Every “How are you?” was another chance to cheat myself out of defining my unhappiness. Before I considered transferring, I always had problems with that phrase. It felt vapid––a powerful three-word question that’s usually met with an superficial answer, precluding honest dialogue between the listener and speaker. We speak to each other through this question without doing justice to the answer. I didn’t want my honesty to burden anyone.

Slowly, I accepted the beauty this school had to offer. I noticed the more I kept my anxieties to myself, the less vulnerable I could be; the less vulnerable I was, the more I deflected happiness; the more I deflected happiness, the harder it was to find it again. By failing to acknowledge and appreciate Occidental for its weirdness and its character, I could not love my school for the missing Marketplace silverware, the smell of rotten eggs in the Berkus entryway, the annual Science Olympiad and the broken-down printers.

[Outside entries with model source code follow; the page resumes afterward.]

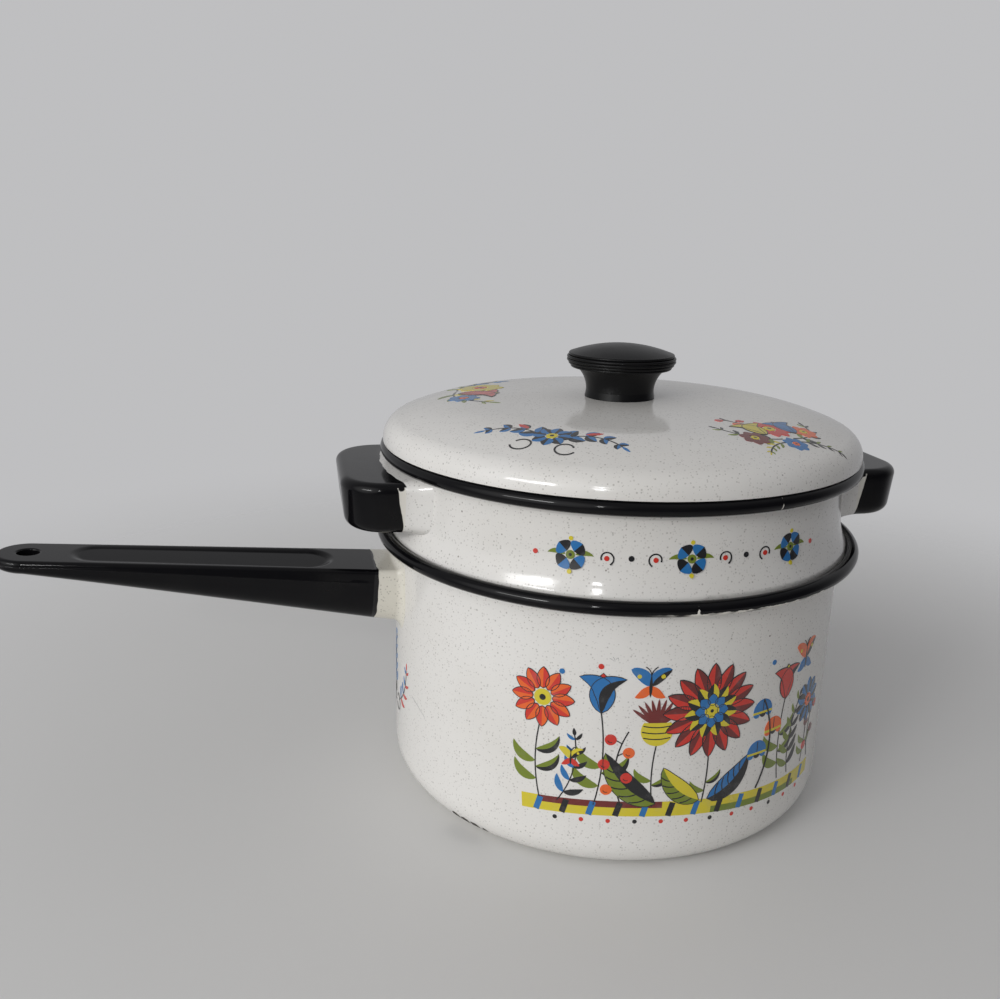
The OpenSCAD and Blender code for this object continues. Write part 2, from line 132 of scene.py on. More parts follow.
class Tree:
    """The node tree of a material or the world, with one method that adds any node."""

    def __init__(self, owner: Any) -> None:
        """Empty the node tree of a material or of the world.

        Args:
            owner: The material or world.
        """
        self.owner = owner
        owner.use_nodes = True
        self.nodes = owner.node_tree.nodes
        self.links = owner.node_tree.links
        self.nodes.clear()

    def add(self, kind: str, settings: Optional[dict[str, Any]] = None, **inputs: Any) -> Any:
        """Add a node, set its settings first and then its sockets.

        Args:
            kind: The node's type, without the ShaderNode prefix.
            settings: Attributes of the node, such as an operation.
            inputs: Values or Wires for its sockets, by name with _ for a space,
                or by number as i0, i1 and so on.

        Returns:
            The new node.
        """
        node = self.nodes.new("ShaderNode" + kind)
        for key, value in (settings or {}).items():
            setattr(node, key, value)
        for key, value in inputs.items():
            socket = node.inputs[int(key[1:])] if key[0] == "i" and key[1:].isdigit() else (
                node.inputs[key.replace("_", " ")])
            if isinstance(value, Wire):
                self.links.new(value.socket, socket)
            else:
                socket.default_value = value
        return node

    def wire(self, node: Any, output: Union[str, int] = 0) -> "Wire":
        """Wrap one of a node's outputs as a Wire."""
        return Wire(self, node.outputs[output])

    def place(self) -> "Wire":
        """The point on the object, in its own coordinates."""
        return self.wire(self.add("TexCoord"), "Object")

    def axes(self, place: "Wire") -> tuple["Wire", "Wire", "Wire"]:
        """Split a point into its three coordinates, in millimetres."""
        split = self.add("SeparateXYZ", Vector=place)
        return tuple(self.wire(split, axis) * (1 / MM) for axis in "XYZ")

    def noise(self, place: "Wire", scale: float, detail: float = 2.0) -> "Wire":
        """Smooth noise about 0.5, with scale lumps to the metre."""
        return self.wire(self.add("TexNoise", Vector=place, Scale=scale, Detail=detail))

    def wander(self, place: "Wire", scale: float, wave: float) -> "Wire":
        """How far a line with scale waves to the metre lies off its course."""
        return (self.noise(place, scale, 1.0) - 0.5) * (4 * wave)

    def patches(self, place: "Wire", kind: Patches) -> "Wire":
        """Share of soft patches: 1 where they are full."""
        return self.noise(place, kind.scale, kind.detail).ramp(kind.low, kind.high)

    def relief(self, place: "Wire", kind: Relief) -> "Wire":
        """The normal of a surface with slight bumps."""
        bump = self.add("Bump", Strength=kind.strength, Distance=kind.height,
                        Height=self.noise(place, kind.scale, kind.detail))
        return self.wire(bump, "Normal")

    def gap(self, axes: Sequence["Wire"], centre: Sequence[float]) -> "Wire":
        """Distance of a point from a centre, in millimetres."""
        x, y, z = (axis - at for axis, at in zip(axes, centre))
        return (x * x + y * y + z * z).math("SQRT")

    def blend(self, mask: "Wire", low: Any, high: Any) -> "Wire":
        """Mix two colours by a mask.

        Args:
            mask: Share of the second colour.
            low: First colour, as a tuple or a Wire.
            high: Second colour, as a tuple or a Wire.

        Returns:
            The mixed colour.
        """
        ends = [end if isinstance(end, Wire) else (*end, 1.0) for end in (low, high)]
        node = self.add("Mix", {"data_type": "RGBA"}, Factor=mask, i6=ends[0], i7=ends[1])
        return self.wire(node, 2)

    def finish(self, surface: Any) -> Any:
        """Send a shader node to the output.

        Args:
            surface: The shader node.

        Returns:
            The Blender material.
        """
        self.add("OutputMaterial", Surface=self.wire(surface))
        return self.owner


class Wire:
    """A number on a socket, which Python's operators combine into Math nodes."""

    def __init__(self, tree: Tree, socket: Any) -> None:
        """Wrap a socket of a tree."""
        self.tree, self.socket = tree, socket

    def math(self, operation: str, *others: Any) -> "Wire":
        """Combine this number with others in one Math node.

        Args:
            operation: The Math node's operation.
            others: Numbers or Wires.

        Returns:
            The result as a Wire.
        """
        values = {f"i{n}": v for n, v in enumerate((self,) + others)}
        return self.tree.wire(self.tree.add("Math", {"operation": operation}, **values))

    def __add__(self, other: Any) -> "Wire":
        """Sum."""
        return self.math("ADD", other)

    __radd__ = __add__

    def __sub__(self, other: Any) -> "Wire":
        """Difference."""
        return self.math("SUBTRACT", other)

    def __rsub__(self, other: float) -> "Wire":
        """A number less this one."""
        return (self * -1.0) + other

    def __mul__(self, other: Any) -> "Wire":
        """Product."""
        return self.math("MULTIPLY", other)

    __rmul__ = __mul__

    def ramp(self, low: float, high: float) -> "Wire":
        """A smooth step from 0 at low to 1 at high."""
        node = self.tree.add("MapRange", {"interpolation_type": "SMOOTHSTEP"}, Value=self,
                             From_Min=low, From_Max=high)
        return self.tree.wire(node)

    def maximum(self, other: Any) -> "Wire":
        """The larger of the two."""
        return self.math("MAXIMUM", other)


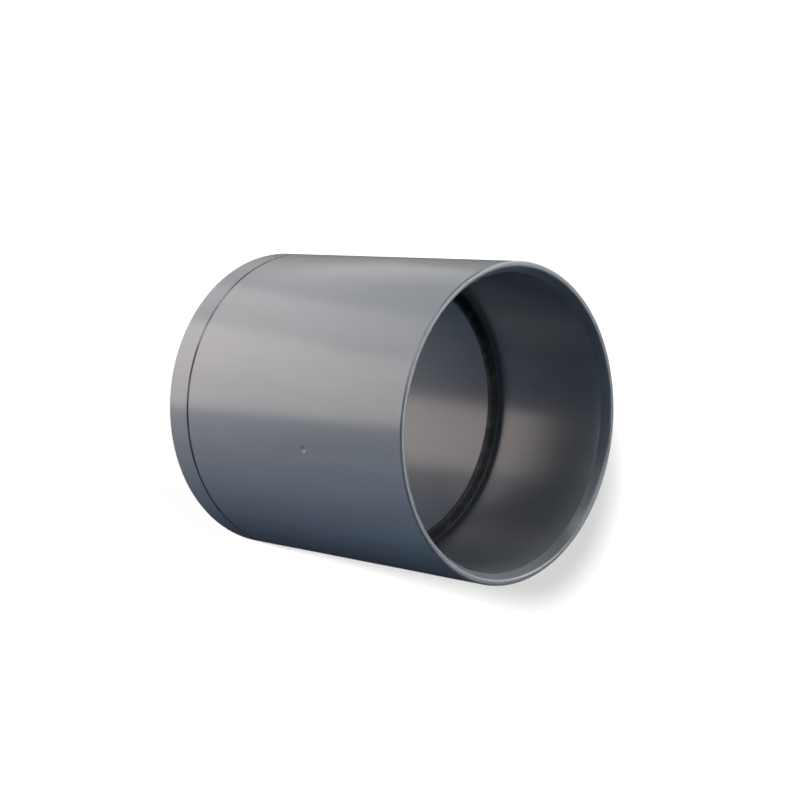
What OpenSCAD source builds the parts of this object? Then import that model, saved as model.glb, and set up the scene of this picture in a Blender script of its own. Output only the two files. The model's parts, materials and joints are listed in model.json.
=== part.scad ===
// Straight coupling for rigid plastic duct, moulded in one piece.
// Two plain sockets meet at a stop ring, and the axis stands along Z.

/* [Pipe fit] */
// Outside diameter of the pipe that the sockets take
pipe_d = 114.3; // [60.3:0.1:168.3]
// Gap between the pipe and the socket wall, on each side
pipe_gap = 0.15; // [0.05:0.05:0.4]

/* [Body] */
// Wall thickness of the sockets
wall = 4.2; // [3.2:0.1:8]
// Depth that the pipe enters on each side, up to the stop ring
socket_len = 58; // [40:1:90]
// Length of the skirt between the witness groove and the lower end
skirt_len = 11.6; // [6:0.2:25]

/* [Stop ring] */
// Thickness of the ring along the axis
stop_w = 2.4; // [2:0.1:6]
// Height of the ring above the socket wall
stop_h = 4.5; // [2:0.1:8]
// Rounding of the ring's inner edges
stop_nose_r = 0.7; // [0.2:0.1:0.9]
// Fillet where the ring's faces meet the socket wall
stop_root_r = 0.4; // [0.2:0.1:0.8]

/* [Mouths] */
// Radial height of the lead-in bevel
lead_in_h = 2; // [0.5:0.1:2.2]
// Length of the lead-in bevel along the axis
lead_in_len = 3.5; // [1:0.1:6]
// Rounding of the outer edge at both ends
rim_r = 0.8; // [0.2:0.1:0.8]

/* [Witness groove] */
// Width of the groove at the surface
groove_w = 1; // [0.6:0.1:2]
// Depth of the groove
groove_depth = 0.3; // [0.1:0.05:0.5]

/* [Gate mark] */
// Diameter of the dimple left by the moulding gate
gate_d = 2.8; // [2:0.1:5]
// Depth of the dimple
gate_depth = 0.4; // [0.2:0.05:0.7]
// Height of the dimple above the stop ring's upper face
gate_rise = 6.6; // [0:0.1:30]
// Direction of the dimple round the axis, in degrees from +X
gate_turn = -73.4; // [-180:0.1:180]

/* [Hidden] */

$fn = 180;
// How far a cutting shape runs past the surface that it cuts
over = 1;

bore_r = pipe_d / 2 + pipe_gap;
outer_r = bore_r + wall;
stop_z = skirt_len + socket_len;
body_len = stop_z + stop_w + socket_len;
gate_z = stop_z + stop_w + gate_rise;
// Radius of the ball whose cap is the dimple
gate_ball_r = (gate_d * gate_d / 4 + gate_depth * gate_depth) / (2 * gate_depth);

pvc_grey = [0.5, 0.52, 0.53];

// The waste between a square corner at the origin and an arc of radius r, in the +X +Y quarter
module corner_waste(r) {
    difference() {
        translate([-over, -over])
            square(r + over);
        translate([r, r])
            circle(r);
    }
}

// One mouth at height 0 with the wall above it: lead-in bevel inside, rounded edge outside
module mouth_waste() {
    slope = lead_in_len / lead_in_h;
    polygon([
        [bore_r - over, -over],
        [bore_r + lead_in_h + over / slope, -over],
        [bore_r, lead_in_len],
        [bore_r - over, lead_in_len]
    ]);
    translate([outer_r, 0])
        mirror([1, 0])
            corner_waste(rim_r);
}

// Shallow V round the outside, where the skirt meets the body
module groove_waste() {
    reach = 1 + over / groove_depth;
    translate([outer_r, skirt_len])
        polygon([
            [over, -groove_w / 2 * reach],
            [-groove_depth, 0],
            [over, groove_w / 2 * reach]
        ]);
}

// Half of the stop ring's section, from its middle plane up
module half_stop() {
    half_w = stop_w / 2;
    difference() {
        translate([bore_r - stop_h, 0])
            square([stop_h + wall / 2, half_w]);
        translate([bore_r - stop_h, half_w])
            mirror([0, 1])
                corner_waste(stop_nose_r);
    }
    translate([bore_r, half_w])
        mirror([1, 0])
            difference() {
                translate([-wall / 2, 0])
                    square([wall / 2 + stop_root_r, stop_root_r]);
                translate([stop_root_r, stop_root_r])
                    circle(stop_root_r);
            }
}

// Section of the whole wall, to the right of the axis
module wall_section() {
    difference() {
        translate([bore_r, 0])
            square([wall, body_len]);
        mouth_waste();
        translate([0, body_len])
            mirror([0, 1])
                mouth_waste();
        groove_waste();
    }
    translate([0, stop_z + stop_w / 2]) {
        half_stop();
        mirror([0, 1])
            half_stop();
    }
}

// Ball that leaves the gate dimple in the outer surface
module gate_ball() {
    rotate([0, 0, gate_turn])
        translate([outer_r + gate_ball_r - gate_depth, 0, gate_z])
            sphere(gate_ball_r);
}

module coupling() {
    color(pvc_grey)
        difference() {
            rotate_extrude()
                wall_section();
            gate_ball();
        }
}

coupling();
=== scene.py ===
import json
import math

import bpy
import numpy as np
from mathutils import Matrix, Vector


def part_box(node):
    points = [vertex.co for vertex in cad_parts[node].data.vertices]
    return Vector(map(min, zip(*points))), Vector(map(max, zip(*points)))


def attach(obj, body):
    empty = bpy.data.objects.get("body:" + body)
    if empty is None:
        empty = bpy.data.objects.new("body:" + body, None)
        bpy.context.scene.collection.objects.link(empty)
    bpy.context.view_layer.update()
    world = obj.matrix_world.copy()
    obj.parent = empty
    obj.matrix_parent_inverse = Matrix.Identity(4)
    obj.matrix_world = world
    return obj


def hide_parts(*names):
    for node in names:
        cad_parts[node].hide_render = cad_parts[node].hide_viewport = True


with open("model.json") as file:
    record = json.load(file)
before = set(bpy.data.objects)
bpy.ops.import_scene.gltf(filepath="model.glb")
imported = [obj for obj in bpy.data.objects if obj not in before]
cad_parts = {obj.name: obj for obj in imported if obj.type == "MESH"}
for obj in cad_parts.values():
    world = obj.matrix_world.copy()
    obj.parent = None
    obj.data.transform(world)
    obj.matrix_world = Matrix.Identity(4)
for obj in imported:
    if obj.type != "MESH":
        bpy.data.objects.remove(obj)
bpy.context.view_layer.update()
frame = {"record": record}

mm = 0.001
hair = 0.001 * mm  # less than any real gap
scene = bpy.context.scene
scene.view_settings.view_transform = "Standard"

# Measures shared with the solid come from its box and its socket mount
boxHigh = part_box("coupling")[1]
socket = next(m for m in frame["record"]["mounts"] if m["name"] == "upper_socket")
outerRadius = boxHigh.x
boreRadius = socket["dims"]["r_mm"] * mm
bodyLength = boxHigh.z
bodyMiddle = Vector((0, 0, bodyLength / 2))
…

A few weeks into my second semester, I forgot all about transferring. Forgetting about some distant, alternate life opened me up to experience Occidental from a fresh vantage point, to laugh at its oddities and brave its tragedies. The shoddy foam art at the Green Bean turned into an endearing aspect of the social hub; the Swan Hall construction became the potential for a beautiful renewal; the sunsets became an escape from the Los Angeles pollution, straight from a Monet painting.

By paying attention to these details, I embraced an image of Occidental that was more vivid than the way the sun hits the Quad with just the right Tiger orange at 5 p.m. And these details have left a mark on my life that I could be proud of because I know, in the end, that I made a home here—and it’s okay that it wasn’t perfect. The walk from the Cooler to Newcomb isn’t optimally level, Toga is not completely predictable and our students are not fully informed. My answers to “How are you?” are still subject to change, but that’s how it should be. Sometimes it takes a while to understand that feelings cannot always be perfectly pocketed and put on top of a desk. It is a waste to concede to dissatisfaction without first acknowledging the everyday magic that can deliver us grace.

I have never replaced my student ID card. Not once. When I forgot it at home after heading back to school from winter break, I requested that my father mail it back to me, even though I could receive a free replacement. Just because something can end does not mean it should. I couldn’t replace an Occidental experience for the world.